I mostly make polite conversation to be a good role model for my children. Left to myself, my instinct is to change my direction from a distance to avoid casual chitchat when I spot people I may know. “Do not be afraid of people. They are quite harmless. Smile and say simple things.” This is broadly the subliminal message I hope my children are picking up from my seemingly relaxed social behaviour.

In the supermarket, the woman from my neighbourhood complimented me. “You always wear something nice,” she said, touching the top of her own head lightly. “Thank you,” I said, remembering that I had forgotten to take off my childish hair clip.

“You are a very different family,” she said. “You are Muslims, right?”

“Well,” I said, “we are a mixed family. My husband is a Muslim and I am a Hindu.”

“Oh, you are from…?” she continued, choosing this moment to piece the details of my personal history.

“I studied in Delhi,” I said.

“And your husband?”

“He is from Jaunpur,” I said. This is not an accurate answer. I don’t know why I said this.

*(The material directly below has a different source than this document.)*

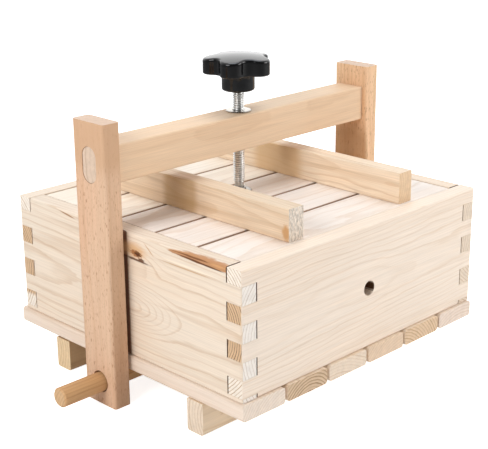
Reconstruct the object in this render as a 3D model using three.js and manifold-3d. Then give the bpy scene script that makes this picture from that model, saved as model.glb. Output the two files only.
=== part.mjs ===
// Wooden cheese press: a finger-jointed box on a slatted base, a slatted lid pushed down by a
// star-knob screw, and a yoke that a loose dowel holds under the base. Millimetres, +Z up.
// X runs along the crossbar, Y from the front (drain) wall to the back, Z = 0 is the table.
import * as THREE from 'three';
import { mergeVertices } from 'three/addons/utils/BufferGeometryUtils.js';
import Module from 'manifold-3d';

const wasm = await Module();
wasm.setup();

// ---- driving dimensions ----
const GAP = 0.3;                                   // play between neighbouring pieces
const FOOT_H = 28, FOOT_W = 18, FOOT_Y = [-87.5, 82.5];
const SLAT_T = 14, SLAT_L = 282, BASE_X = [-147.2, 144.5], SLAT_N = 6, SLAT_GAP = 2.9;
const BOX = { x0: -145, x1: 145, y0: -138.5, y1: 137.5, wall: 15, h: 106 };
const FLOOR = FOOT_H + SLAT_T;                     // top of the base slats
const BOX_Z = FLOOR + 0.3, BOX_TOP = BOX_Z + BOX.h;
const FINGER = 15, FIRST_FINGER = 3.5, FINGER_PLAY = 0.2;
const NOTCH_PLAY = 1.1;                            // notches are cut a little deeper than a finger
const DRAIN = { x: 1.5, z: 94, r: 6.5 };
const LID = { n: 5, gap: 3, t: 14, play: 1.2 };
const BATTEN = { w: 16.5, h: 27, len: 239, x: [-66.8, 69.2] };
const YOKE_Y = 6.5;                                // the yoke stands a little behind the middle
const UP = { t: 16.5, w: 38, h: 239, x: [-158.3, 154] };
const BAR = { w: 29, z0: 189, h: 31 };
const TENON = { w: 16.5, h: 29 };
const DOWEL = { r: 8.3, hole: 9.4, half: 208, rise: 0.6, side: 0.5 };   // it lies low in its holes
const DOWEL_Z = FOOT_H - DOWEL.r - GAP;
const SCREW_X = -3.5;                              // the screw stands close to the bar's middle
const SCREW = { r: 5, core: 4.2, pitch: 2 };
const KNOB = { z: 238.5, hubR: 14.3, hubH: 14.7, side: 13, dome: 3.6 };
const STAR = { lobes: 5, r: 30.3, lobeR: 10, hollowR: 9, turn: 66.2 };
const FLANGE = { r: 11, t: 1.1, bodyR: 6.5, len: 20 };
const PLATE = { r: 11, t: 1.4, bossR: 6.2, bossH: 4 };
const NAIL = { r: 1.1, headR: 2.6, len: 30, clear: 0.35 };
const WOODSCREW = { r: 1.5, headR: 3, len: 31, clear: 0.35 };

const group = new THREE.Group();
group.name = 'cheese_press';

const PINE = 0xe9d9c2, TAN = 0xe0c49c, BEECH = 0xdcb48c, HONEY = 0xc89a62, BLACK = 0x151515;
const ZINC = 0xb9bcc0;

function add(name, geometry, color, metal = 0, rough = 0.6) {
  const mesh = new THREE.Mesh(geometry,
    new THREE.MeshStandardMaterial({ color, metalness: metal, roughness: rough }));
  mesh.name = name;
  group.add(mesh);
  return mesh;
}

// ---- booleans ----
function toSolid(geometry) {
  const g = geometry.clone();
  g.deleteAttribute('normal'); g.deleteAttribute('uv');
  const m = mergeVertices(g, 1e-5);
  return new wasm.Manifold(new wasm.Mesh({ numProp: 3,
    vertProperties: new Float32Array(m.attributes.position.array),
    triVerts: new Uint32Array(m.index.array) }));
}
function toGeometry(solid) {
  const m = solid.getMesh(), g = new THREE.BufferGeometry();
  g.setAttribute('position', new THREE.BufferAttribute(new Float32Array(m.vertProperties), 3));
  g.setIndex(new THREE.BufferAttribute(new Uint32Array(m.triVerts), 1));
  const flat = g.toNonIndexed();
  flat.computeVertexNormals();
  return flat;
}
function subtract(geometry, cutters) {
  let s = toSolid(geometry);
  for (const c of cutters) s = s.subtract(toSolid(c));
  return toGeometry(s);
}
const intersect = (a, b) => toGeometry(toSolid(a).intersect(toSolid(b)));

// ---- basic shapes ----
function roundedRect(w, h, r, steps = 3) {
  // counter-clockwise outline centred on the origin; r = [bottom left, bottom right, top right, top left]
  const R = Array.isArray(r) ? r : [r, r, r, r], pts = [];
  const c = [[-1, -1, 180], [1, -1, 270], [1, 1, 0], [-1, 1, 90]];
  c.forEach(([sx, sy, a0], i) => {
    const rr = R[i], cx = sx * (w / 2 - rr), cy = sy * (h / 2 - rr);
    if (rr <= 0) { pts.push(new THREE.Vector2(cx, cy)); return; }
    for (let k = 0; k <= steps; k++) {
      const a = (a0 + 90 * k / steps) * Math.PI / 180;
      pts.push(new THREE.Vector2(cx + rr * Math.cos(a), cy + rr * Math.sin(a)));
    }
  });
  return new THREE.Shape(pts);
}
function prism(shape, depth, holes = []) {
  shape.holes.push(...holes);
  return new THREE.ExtrudeGeometry(shape, { depth, bevelEnabled: false, curveSegments: 10 });
}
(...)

“He must be liberal,” she said.

“Yes,” I said, somewhat confused. “I am a liberal too.” I held my child’s hand and began to look for whatever it was that we had totally forgotten we were looking for. I stared inside the freezer, noticing new products and brands I was unfamiliar with. I imagined a vivid thought bubble around the professor’s head, illustrating her thoughts. “A mixed marriage? An educated Hindu Delhi girl marrying a Muslim? Hmm, he must be liberal, and maybe he is not as bad as other Muslim men are.”

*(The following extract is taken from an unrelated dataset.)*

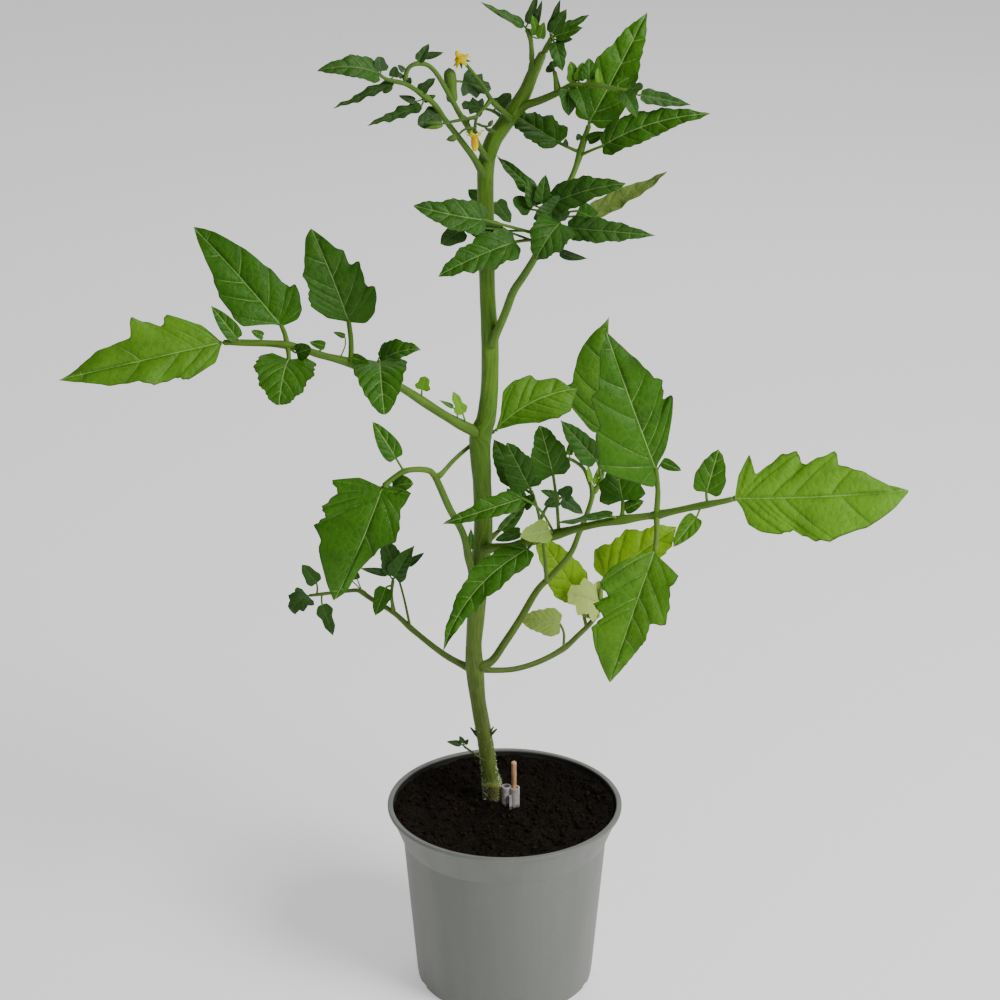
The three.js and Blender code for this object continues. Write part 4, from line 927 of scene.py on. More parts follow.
add_frond("leaf_right_rising", [
    stalk([(-15, 8, 185), (-7, 11, 188), (0, 15, 197), (8, 20, 208), (17.5, 26, 223), (26, 30, 231),
          (36, 36, 241), (41, 40, 252), (45, 42, 262), (48, 44, 273), (46, 44, 281), (43, 44, 288),
          (38, 42, 293), (33, 40, 296)], 2.4, 0.8),
    stalk([(48, 44, 273), (52, 46, 279), (54, 47, 288), (53, 46, 300), (53, 45, 308)], 1.3, 0.9),
    stalk([(23, 28, 226), (22, 25, 241), (20, 20, 259), (18, 17, 273), (14, 13, 288)], 1.1, 0.8),
    stalk([(19, 18, 268), (23, 19, 276), (30, 21, 280)], 0.8, 0.7),
], [
    leaflet(1, 4, (53, 45, 308), (55, 34, 378), 34, margin="tall_back", bow=5, fold=8, side=-3,
            tone=0.15),
    leaflet(1, 1.2, (50, 43, 293), (30, 39, 318), 14, lobes=2, cut=0.06, fold=20, turn=-20,
            tone=-0.3),
    leaflet(2, 4, (13, 13, 289), (1, 9, 316), 19, lobes=3, cut=0.07, fold=14, turn=-10, tone=-0.1),
    leaflet(2, 3.8, (6, 17, 291), (-6, 20, 314), 15, lobes=2, cut=0.06, fold=12, tone=-0.1),
    leaflet(3, 2, (29, 21.2, 280.4), (19, 22, 284), 5, tone=-0.4),
    leaflet(3, 2, (30.6, 21, 280.4), (36, 22, 286), 8, lobes=2, tone=-0.4),
    leaflet(3, 2, (29, 20, 279), (21, 18, 277), 7, tone=-0.4),
    leaflet(3, 2, (31, 20, 280), (42, 18, 272), 8, lobes=2, cut=0.15, tone=-0.4),
    leaflet(0, 9.2, (49, 46, 278), (52, 48, 289), 3, tone=0.7),
    leaflet(0, 9.1, (47, 42, 281), (45, 41, 292), 3, tone=0.7),
    leaflet(0, 12.4, (35, 41, 297), (36, 41, 306), 4, tone=0.1),
])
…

I asked our new friend about her work at the university where she teaches chemistry. She said that a lot of young Muslim women from Jamia Nagar had enrolled in science courses in her college lately.

“That’s nice, that’s interesting,” I said. Polite conversation made topical by talking about Muslims when one meets Muslims, I thought to myself.

“But, you know, these girls are very chaalu. They all have cellphones and boyfriends, even as they come to college in their hijab.” She paused and added, “Many boyfriends.”

My daughter let go of my hand and walked away to examine the shelf of Korean noodles. My chance encounter with an acquaintance in a supermarket was getting complicated.

“The girls get time off to say their prayers, there is a special room for them. They are very organised in the way they made a representation to the VC about their prayer room and prayer time.”

“That’s nice, that’s interesting,” I said again, running out of better words.

“But they are over-smart and rude. They are the last to put away their mobile phones in the examination room,” I was informed.

I refused to take the bait to either defend or explain about young Muslims. The sound of her assumptions and condescension accidentally falling and crashing near her own feet punctuated the silence. “These Muslims are getting themselves an education but not deferential enough in return for the favour being bestowed upon them,” she seemed to be suggesting.

What had started as a seemingly friendly encounter left me with a sick and nagging feeling. Was she genuinely confused? Was this just hate masked as curiosity? When I have a story I need to unravel and understand, I write it here.